Exercise objective: The listing below should be written out exactly; please include all of it.

______

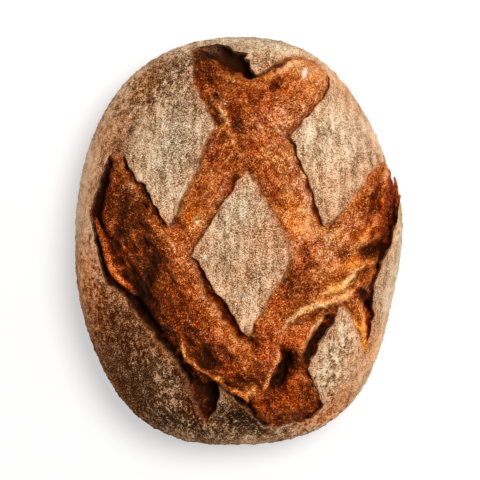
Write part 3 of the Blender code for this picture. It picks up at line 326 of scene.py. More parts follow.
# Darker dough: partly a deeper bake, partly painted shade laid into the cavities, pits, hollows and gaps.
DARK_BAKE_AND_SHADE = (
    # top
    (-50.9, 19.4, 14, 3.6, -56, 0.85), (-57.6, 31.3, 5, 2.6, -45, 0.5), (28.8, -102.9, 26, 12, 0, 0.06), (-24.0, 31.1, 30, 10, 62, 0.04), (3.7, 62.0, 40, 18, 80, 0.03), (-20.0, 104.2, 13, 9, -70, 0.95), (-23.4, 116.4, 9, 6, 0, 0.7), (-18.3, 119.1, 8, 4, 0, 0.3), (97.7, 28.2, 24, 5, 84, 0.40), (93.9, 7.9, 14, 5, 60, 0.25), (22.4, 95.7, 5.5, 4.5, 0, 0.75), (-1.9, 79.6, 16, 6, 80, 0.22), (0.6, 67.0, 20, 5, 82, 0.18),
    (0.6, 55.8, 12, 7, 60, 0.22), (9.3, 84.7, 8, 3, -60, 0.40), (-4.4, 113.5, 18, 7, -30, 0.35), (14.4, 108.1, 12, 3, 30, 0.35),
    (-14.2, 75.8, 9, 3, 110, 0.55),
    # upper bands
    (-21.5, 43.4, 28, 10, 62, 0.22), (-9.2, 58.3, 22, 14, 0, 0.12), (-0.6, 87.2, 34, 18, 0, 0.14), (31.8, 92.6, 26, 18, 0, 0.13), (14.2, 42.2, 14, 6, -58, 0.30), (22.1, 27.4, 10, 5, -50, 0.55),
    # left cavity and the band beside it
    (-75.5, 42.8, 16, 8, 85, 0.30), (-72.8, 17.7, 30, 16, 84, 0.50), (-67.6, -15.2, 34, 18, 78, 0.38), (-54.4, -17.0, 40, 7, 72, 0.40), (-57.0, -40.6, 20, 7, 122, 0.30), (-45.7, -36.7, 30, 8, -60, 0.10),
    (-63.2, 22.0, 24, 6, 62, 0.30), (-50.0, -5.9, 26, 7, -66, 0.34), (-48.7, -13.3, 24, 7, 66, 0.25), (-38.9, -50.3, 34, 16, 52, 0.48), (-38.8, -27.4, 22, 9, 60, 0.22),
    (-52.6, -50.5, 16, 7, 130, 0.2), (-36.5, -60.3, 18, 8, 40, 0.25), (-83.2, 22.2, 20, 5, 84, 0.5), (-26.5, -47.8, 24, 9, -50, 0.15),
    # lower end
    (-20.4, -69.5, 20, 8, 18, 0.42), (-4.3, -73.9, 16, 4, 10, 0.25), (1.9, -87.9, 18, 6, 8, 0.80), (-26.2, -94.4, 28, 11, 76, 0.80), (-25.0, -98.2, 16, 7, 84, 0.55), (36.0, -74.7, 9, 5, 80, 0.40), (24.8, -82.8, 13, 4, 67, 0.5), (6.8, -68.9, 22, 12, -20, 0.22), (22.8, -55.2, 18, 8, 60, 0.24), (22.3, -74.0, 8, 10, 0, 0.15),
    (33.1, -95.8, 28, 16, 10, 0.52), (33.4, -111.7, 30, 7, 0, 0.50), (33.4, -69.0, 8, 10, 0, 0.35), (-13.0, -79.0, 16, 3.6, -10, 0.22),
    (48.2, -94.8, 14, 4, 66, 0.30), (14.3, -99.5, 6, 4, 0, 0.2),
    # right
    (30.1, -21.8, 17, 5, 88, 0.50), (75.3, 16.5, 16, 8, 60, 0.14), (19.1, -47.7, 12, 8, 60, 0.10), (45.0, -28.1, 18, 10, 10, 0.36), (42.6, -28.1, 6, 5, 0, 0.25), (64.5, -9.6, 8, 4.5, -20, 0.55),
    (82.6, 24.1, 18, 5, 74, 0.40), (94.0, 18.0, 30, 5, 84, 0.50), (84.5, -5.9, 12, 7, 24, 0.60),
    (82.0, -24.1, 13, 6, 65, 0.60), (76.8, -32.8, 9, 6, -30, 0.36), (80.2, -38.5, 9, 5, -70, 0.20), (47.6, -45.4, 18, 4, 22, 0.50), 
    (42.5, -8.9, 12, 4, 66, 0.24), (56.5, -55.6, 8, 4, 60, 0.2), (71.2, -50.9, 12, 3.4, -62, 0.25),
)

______

Finished answer:
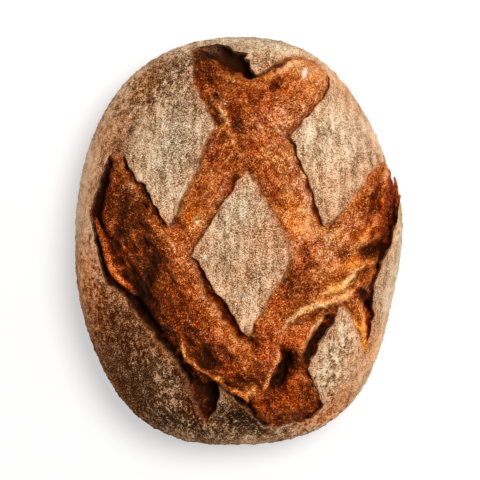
Write part 3 of the Blender code for this picture. It picks up at line 326 of scene.py. More parts follow.
# Darker dough: partly a deeper bake, partly painted shade laid into the cavities, pits, hollows and gaps.
DARK_BAKE_AND_SHADE = (
    # top
    (-50.9, 19.4, 14, 3.6, -56, 0.85), (-57.6, 31.3, 5, 2.6, -45, 0.5), (28.8, -102.9, 26, 12, 0, 0.06), (-24.0, 31.1, 30, 10, 62, 0.04), (3.7, 62.0, 40, 18, 80, 0.03), (-20.0, 104.2, 13, 9, -70, 0.95), (-23.4, 116.4, 9, 6, 0, 0.7), (-18.3, 119.1, 8, 4, 0, 0.3), (97.7, 28.2, 24, 5, 84, 0.40), (93.9, 7.9, 14, 5, 60, 0.25), (22.4, 95.7, 5.5, 4.5, 0, 0.75), (-1.9, 79.6, 16, 6, 80, 0.22), (0.6, 67.0, 20, 5, 82, 0.18),
    (0.6, 55.8, 12, 7, 60, 0.22), (9.3, 84.7, 8, 3, -60, 0.40), (-4.4, 113.5, 18, 7, -30, 0.35), (14.4, 108.1, 12, 3, 30, 0.35),
    (-14.2, 75.8, 9, 3, 110, 0.55),
    # upper bands
    (-21.5, 43.4, 28, 10, 62, 0.22), (-9.2, 58.3, 22, 14, 0, 0.12), (-0.6, 87.2, 34, 18, 0, 0.14), (31.8, 92.6, 26, 18, 0, 0.13), (14.2, 42.2, 14, 6, -58, 0.30), (22.1, 27.4, 10, 5, -50, 0.55),
    # left cavity and the band beside it
    (-75.5, 42.8, 16, 8, 85, 0.30), (-72.8, 17.7, 30, 16, 84, 0.50), (-67.6, -15.2, 34, 18, 78, 0.38), (-54.4, -17.0, 40, 7, 72, 0.40), (-57.0, -40.6, 20, 7, 122, 0.30), (-45.7, -36.7, 30, 8, -60, 0.10),
    (-63.2, 22.0, 24, 6, 62, 0.30), (-50.0, -5.9, 26, 7, -66, 0.34), (-48.7, -13.3, 24, 7, 66, 0.25), (-38.9, -50.3, 34, 16, 52, 0.48), (-38.8, -27.4, 22, 9, 60, 0.22),
    (-52.6, -50.5, 16, 7, 130, 0.2), (-36.5, -60.3, 18, 8, 40, 0.25), (-83.2, 22.2, 20, 5, 84, 0.5), (-26.5, -47.8, 24, 9, -50, 0.15),
    # lower end
    (-20.4, -69.5, 20, 8, 18, 0.42), (-4.3, -73.9, 16, 4, 10, 0.25), (1.9, -87.9, 18, 6, 8, 0.80), (-26.2, -94.4, 28, 11, 76, 0.80), (-25.0, -98.2, 16, 7, 84, 0.55), (36.0, -74.7, 9, 5, 80, 0.40), (24.8, -82.8, 13, 4, 67, 0.5), (6.8, -68.9, 22, 12, -20, 0.22), (22.8, -55.2, 18, 8, 60, 0.24), (22.3, -74.0, 8, 10, 0, 0.15),
    (33.1, -95.8, 28, 16, 10, 0.52), (33.4, -111.7, 30, 7, 0, 0.50), (33.4, -69.0, 8, 10, 0, 0.35), (-13.0, -79.0, 16, 3.6, -10, 0.22),
    (48.2, -94.8, 14, 4, 66, 0.30), (14.3, -99.5, 6, 4, 0, 0.2),
    # right
    (30.1, -21.8, 17, 5, 88, 0.50), (75.3, 16.5, 16, 8, 60, 0.14), (19.1, -47.7, 12, 8, 60, 0.10), (45.0, -28.1, 18, 10, 10, 0.36), (42.6, -28.1, 6, 5, 0, 0.25), (64.5, -9.6, 8, 4.5, -20, 0.55),
    (82.6, 24.1, 18, 5, 74, 0.40), (94.0, 18.0, 30, 5, 84, 0.50), (84.5, -5.9, 12, 7, 24, 0.60),
    (82.0, -24.1, 13, 6, 65, 0.60), (76.8, -32.8, 9, 6, -30, 0.36), (80.2, -38.5, 9, 5, -70, 0.20), (47.6, -45.4, 18, 4, 22, 0.50), 
    (42.5, -8.9, 12, 4, 66, 0.24), (56.5, -55.6, 8, 4, 60, 0.2), (71.2, -50.9, 12, 3.4, -62, 0.25),
)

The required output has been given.